|Title||Divergent selection for residual feed intake affects the transcriptomic and proteomic profiles of pig skeletal muscle.|
|Publication Type||Journal Article|
|Year of Publication||2015|
|Authors||Vincent, A, Louveau, I, Gondret, F, Tréfeu, C, Gilbert, H, Lefaucheur, L|
|Journal||J Anim Sci|
|Date Published||2015 Jun|
Improving feed efficiency is a relevant strategy to reduce feed cost and environmental waste in livestock production. Selection experiments on residual feed intake (RFI), a measure of feed efficiency, previously indicated that low RFI was associated with lower feed intake, similar growth rate, and greater lean meat content compared with high RFI. To gain insights into the molecular mechanisms underlying these differences, 24 Large White females from 2 lines divergently selected for RFI were examined. Pigs from a low-RFI ("efficient") and high-RFI ("inefficient") line were individually fed ad libitum from 67 d of age (27 kg BW) to slaughter at 115 kg BW (n = 8 per group). Additional pigs of the high-RFI line were feed restricted to the daily feed intake of the ad libitum low-RFI pigs (n = 8) to investigate the impact of selection independently of feed intake.

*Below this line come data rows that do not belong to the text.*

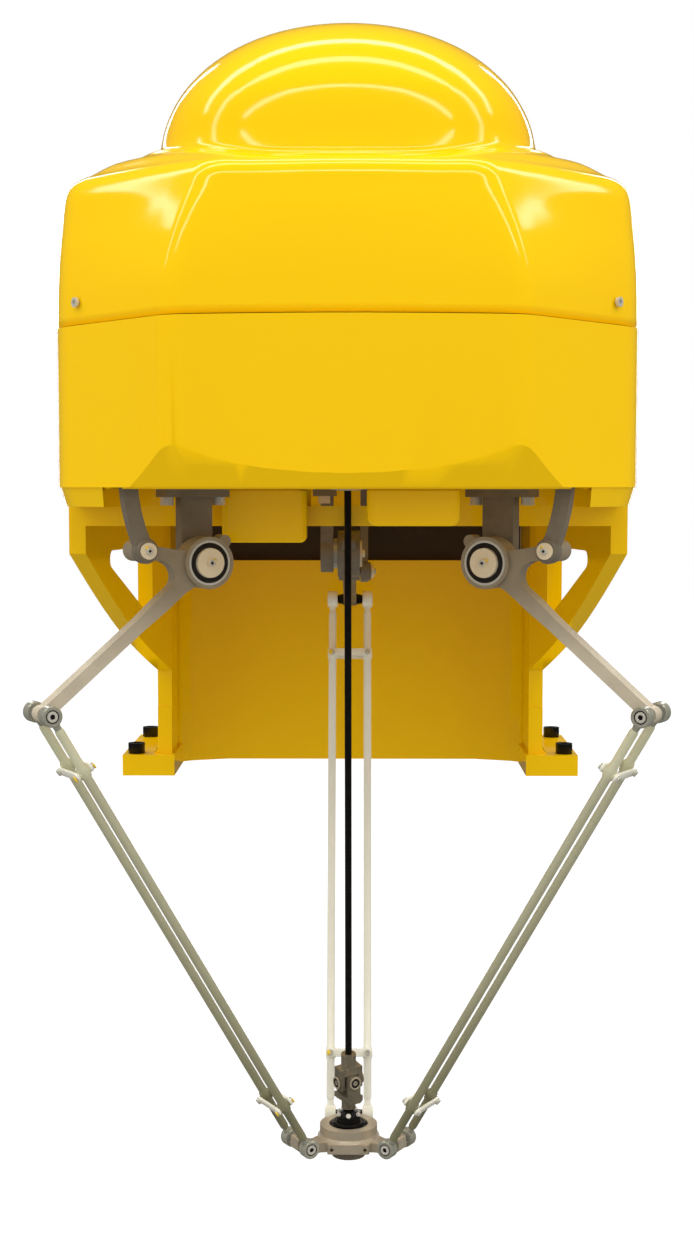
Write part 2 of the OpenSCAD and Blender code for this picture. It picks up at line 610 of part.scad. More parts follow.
// ---------- forearms ----------
race_r = 4.1;
link_seat = rod_r + 1.2;
function link_side(k) = let (n = cross([0, 1, 0], rod_vec(k))) n / norm(n);
module rod_at(k, s) {
    e = elbow(k) + [0, s * rod_half, 0];
    l = lower_axis(k) + [0, s * rod_half, 0];
    v = rod_vec(k);
    n = norm(v);
    difference() {
        union() {
            for (p = [e, l]) bar(p, eye_r, p[1] - eye_w / 2, p[1] + eye_w / 2);
            aim(e, v) {
                translate([0, 0, 4.5]) cylinder(h = 9, r1 = 3.4, r2 = rod_r - 0.5);
                translate([0, 0, n - 13.5]) cylinder(h = 9, r1 = rod_r - 0.5, r2 = 3.4);
                translate([0, 0, 12]) cylinder(h = n - 24, r = rod_r - 0.5);
                translate([0, 0, 21]) cylinder(h = n - 42, r = rod_r);
                for (z = [link_pos, n - link_pos]) translate([0, 0, z - 2.6])
                    cylinder(h = 5.2, r = rod_r + 0.9);
            }
            for (z = [link_pos, n - link_pos]) aim(e + v * z / n, link_side(k))
                cylinder(h = link_seat, r = 2.5);
        }
        for (p = [e, l]) bar(p, race_r + 0.02, p[1] - eye_w / 2 - 1, p[1] + eye_w / 2 + 1);
    }
}
module rods(k) color(nickel) at_arm(k) for (s = [-1, 1]) rod_at(k, s);
module rod_bearings(k) color(bright_steel) at_arm(k) for (s = [-1, 1]) {
    e = elbow(k) + [0, s * rod_half, 0];
    l = lower_axis(k) + [0, s * rod_half, 0];
    ring(e, race_r, pin_r - 0.5 + run_gap, e[1] - eye_w / 2 + 0.3, e[1] + eye_w / 2 - 0.3);
    ring(l, race_r, pin_r - 0.5, l[1] - eye_w / 2 + 0.3, l[1] + eye_w / 2 - 0.3);
}
bar_t = 1.8;
// Two bars a forearm that keep its rods level with each other, each on two screws.
module cross_links(k) color(bright_steel) at_arm(k) {
    n = norm(rod_vec(k));
    side = link_side(k);
    for (z = [link_pos, n - link_pos]) {
        c = elbow(k) + rod_vec(k) * z / n + side * (link_seat + 0.02);
        for (s = [-1, 1]) aim(c + [0, s * rod_half, 0], side) {
            cylinder(h = bar_t, r = 2.8);
            cylinder(h = bar_t + 1.8, r = 2.1);
        }
        translate([c[0], c[1] + rod_half, c[2]]) rotate([90, 0, 0])
            rotate([0, 0, atan2(side[2], side[0])]) translate([0, -2.3, 0])
                cube([bar_t, 4.6, 2 * rod_half]);
    }
}
// Short pins and sealed cones between the lower barrels and the platform's ears.
module lower_pins(k) color(black_oxide) at_arm(k) for (s = [-1, 1]) {
    p = lower_axis(k);
    bar(p, pin_r - 0.52, p[1] + (s > 0 ? ear_half + face_gap : -eye_out + 0.6),
        p[1] + (s > 0 ? eye_out - 0.6 : -ear_half - face_gap));
    y0 = s * (ear_half + face_gap);
    y1 = s * (eye_in + 0.3);
    taper(p, s > 0 ? 3.6 : 3.0, s > 0 ? 3.0 : 3.6, p[1] + min(y0, y1), p[1] + max(y0, y1));
}

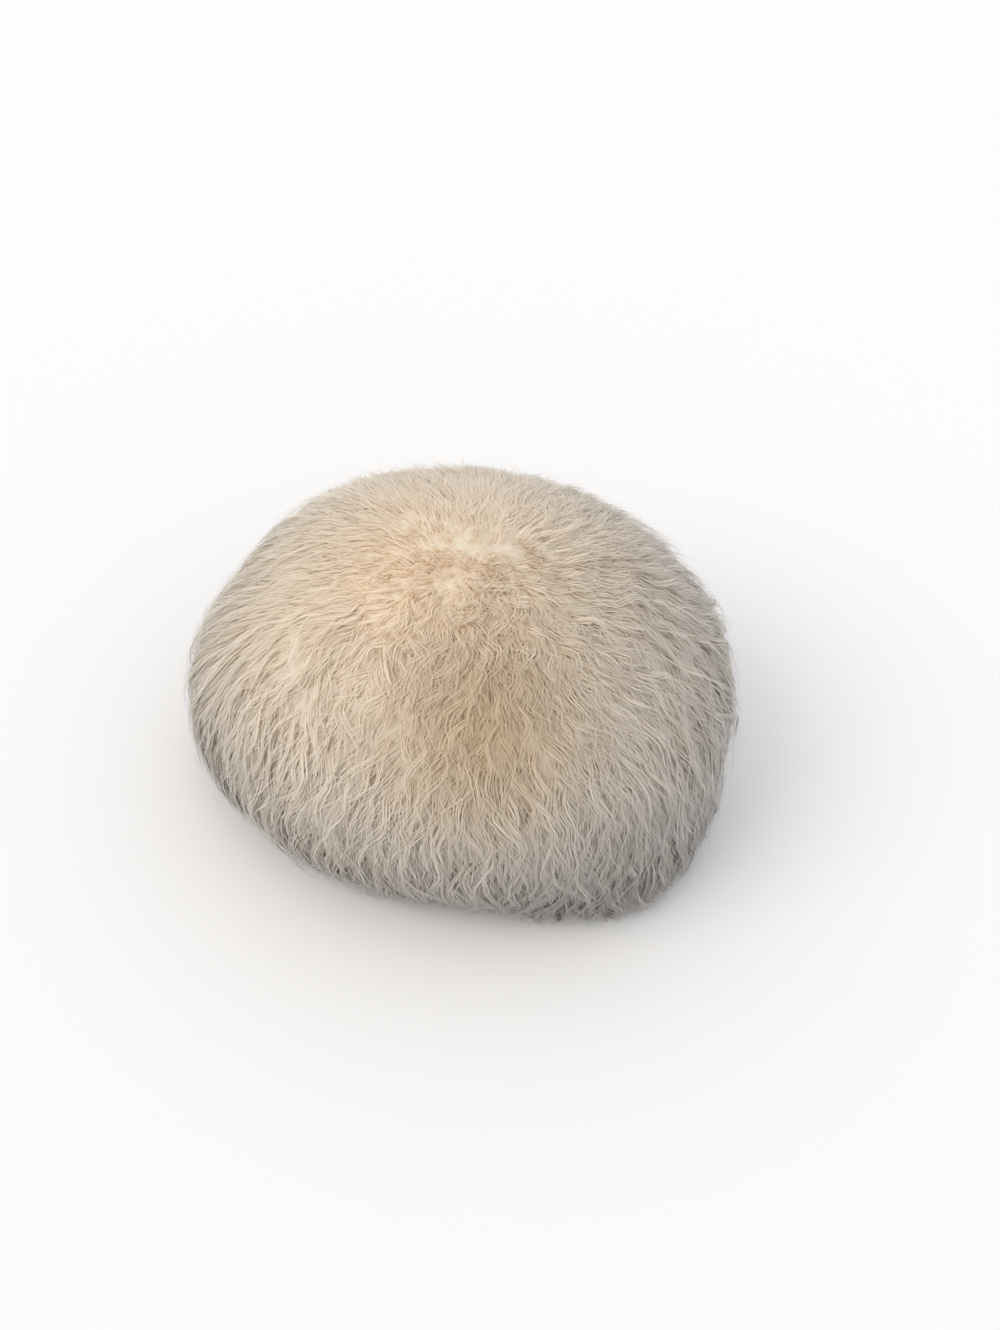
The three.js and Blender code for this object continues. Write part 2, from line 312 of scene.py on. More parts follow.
def wool_point(down, turns, outwards=0.0):
    """A point of the wool's outside, moved outwards. Past the hem it runs out along the floor."""
    share = np.clip(down, 0, 1)
    reach = np.interp(share, section_share, section[:, 0])
    height = np.interp(share, section_share, section[:, 1])
    along_reach = np.interp(share, section_share, section_tangent[:, 0])
    along_height = np.interp(share, section_share, section_tangent[:, 1])
    beyond = FLOOR_RUN * (1 - np.exp(-np.maximum(down - 1, 0) * SECTION_LENGTH / FLOOR_RUN))
    reach = reach + departure(height / WOOL_TOP, turns) - along_height * outwards + beyond
    height = height + along_reach * outwards
    angle = turns * TURN
    return np.stack([axis[0] + np.sin(angle) * reach * wool_oval[0],
                     axis[1] - np.cos(angle) * reach * wool_oval[1],
                     np.broadcast_to(height, reach.shape)], -1)


def unit(vectors):
    """Vectors made one long."""
    return vectors / np.maximum(np.linalg.norm(vectors, axis=-1, keepdims=True), 1e-12)


def wool_normal(down, turns):
    """The direction straight out of the wool. Past the hem, on the floor, it turns upwards."""
    out = unit(wool_point(down, turns, NUDGE) - wool_point(down, turns, 0.0))
    at_hem = fade((down - HEM_START) / HEM_SOFTNESS)
    out[..., 2] = np.maximum(out[..., 2], (HEM_UP - LOWEST_UP) * at_hem + LOWEST_UP)
    return unit(out)


ear = wool_point(np.array([0.5]), np.array([0.25]))[0]
print("half way down over the left ear the wool is", (ear / MM).round(), "mm from the origin")

# %% [markdown]
# ## How the wool grows
#
# Blender has a hair object, but a hair object is not a mesh and so is not kept with the hat. A
# tube for each fibre costs too many faces. A ribbon costs two faces a step, and when it is about
# as wide as a pixel nobody can tell it from a round fibre. So each lock is grown in two steps: a
# curved guide that lies down over the wool and waves, and a bundle of ribbons round that guide,
# wide at the root and drawn together at the tip. One table says how wool grows from the crown,
# where it is short and stands up, to the hem, where it is long and hangs. Everything reads that
# table, so the fleece changes bit by bit and shows no edge.

# %% Say how the wool grows
GROWTH = {  # read down the columns: shares of the way from pole to hem, then millimetres or ratios
    "down": (0.00, 0.12, 0.27, 0.40, 0.55, 0.75, 0.95),
    "length": (16, 23, 32, 44, 64, 68, 46),
    "stand": (15, 12, 12, 11, 10, 9, 8),
    "bend": (1.3, 1.7, 1.9, 2.0, 2.2, 2.2, 2.0),
    "crest": (1.0, 0.5, -0.5, -1.0, -1.5, -1.5, -1.5),
    "lean": (0.6, 0.5, 0.42, 0.34, 0.22, 0.17, 0.17),
    "wave": (1.0, 1.3, 2.2, 2.6, 3.0, 3.0, 2.4),
    "wavelength": (16, 17, 20, 28, 38, 42, 40),
    "width": (9, 9, 9, 9, 9, 9, 8),
    "thickness": (3, 3, 4, 4, 5, 5, 4),
    "ribbon": (0.56, 0.56, 0.56, 0.56, 0.58, 0.58, 0.56),
    "gather": (0.15, 0.25, 0.55, 0.70, 0.80, 0.84, 0.88),
    "stray": (0.20, 0.15, 0.08, 0.045, 0.03, 0.03, 0.035),
}
IN_MILLIMETRES = ("length", "stand", "crest", "wave", "wavelength", "width", "thickness", "ribbon")


def growth(down):
    """How wool grows at roots that lie a share of the way down: each row of the table, in metres."""
    rows = {key: np.interp(down, GROWTH["down"], row) for key, row in GROWTH.items()}
    return {key: row * MM if key in IN_MILLIMETRES else row for key, row in rows.items()}


print("at the ear locks are", round(float(growth(0.55)["length"]) / MM), "mm long")

# %% [markdown]
# Roots spread evenly when each turns on from the last by the golden angle, as seeds do on a
# flower, and when each ring gets as many as its area asks for. Real wool is not the same all
# round: it is roughest behind the left ear and lies smoother on the far side. Neighbouring locks
# lean and wave nearly alike, so both follow slow waves that run round and down the hat.

# %% Place the roots
SEED = 7
GOLDEN = (3 - math.sqrt(5)) / 2
ROOT_SPREAD = 0.004
AREA_STEPS = 300
ROUGH_TURN, ROUGH_WIDTH = 0.33, 1.3
SMOOTHEST = 0.2
rng = np.random.default_rng(SEED)


def shares_of_area(start, stop, count):
    """Count places down the wool between two shares, spread evenly over its area."""
    fine = np.linspace(start, stop, AREA_STEPS)
    area = np.cumsum(np.interp(fine, section_share, section[:, 0]) + 1e-6)
    area = (area - area[0]) / (area[-1] - area[0])
    even = (np.arange(count) + rng.uniform(0, 1, count)) / count
    return np.interp(even, area, fine)


def roughness_at(turn):
    """How rough the wool is at a turn round the hat, up to 1."""
    near = 0.5 + 0.5 * np.cos((turn - ROUGH_TURN) * TURN)
    return SMOOTHEST + (1 - SMOOTHEST) * fade(near * ROUGH_WIDTH)


def tide(turn, down):
    """The slow waves by which neighbouring locks lean, between -2 and 2."""
    return np.sin(turn * TURN * 5 + down * 9) + np.sin(turn * TURN * 11 - down * 23 + 2)


def rhythm(turn, down):
    """The slow waves by which neighbouring locks start their own wave, in radians."""
    return 2.6 * np.sin(turn * TURN * 4 + 1) + 1.9 * np.sin(turn * TURN * 9 + down * 8)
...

Global gene and protein expression profiles were assessed in the LM collected at slaughter. The analyses involved a porcine commercial microarray and 2-dimensional gel electrophoresis. About 1,000 probes were differentially expressed (P < 0.01) between RFI lines. Only 10% of those probes were also affected by feed restriction. Gene functional classification indicated a greater expression of genes involved in protein synthesis and a lower expression of genes associated with mitochondrial energy metabolism in the low-RFI pigs compared with the high-RFI pigs. At the protein level, 11 unique identified proteins exhibited a differential abundance (P < 0.05) between RFI lines. Differentially expressed proteins were generally not significantly affected by feed restriction. Mitochondrial oxidative proteins such as aconitase hydratase, ATP synthase subunit α, and creatine kinase S-type had a lower abundance in the low-RFI pigs, whereas fructose-biphosphate aldolase A and glyceraldehyde-3-phosphate dehydrogenase, 2 proteins involved in glycolysis, had a greater abundance in those pigs compared with high-RFI pigs. Antioxidant proteins such as superoxide dismutase and glutathione peroxidase 3 at the mRNA level and peroxiredoxin-6 at the protein level were also less expressed in LM of the most efficient pigs, likely related to lower oxidative molecule production. Collectively, both the transcriptomic and proteomic approaches revealed a lower oxidative metabolism in muscle of the low-RFI pigs and all these modifications were largely independent of differences in feed intake.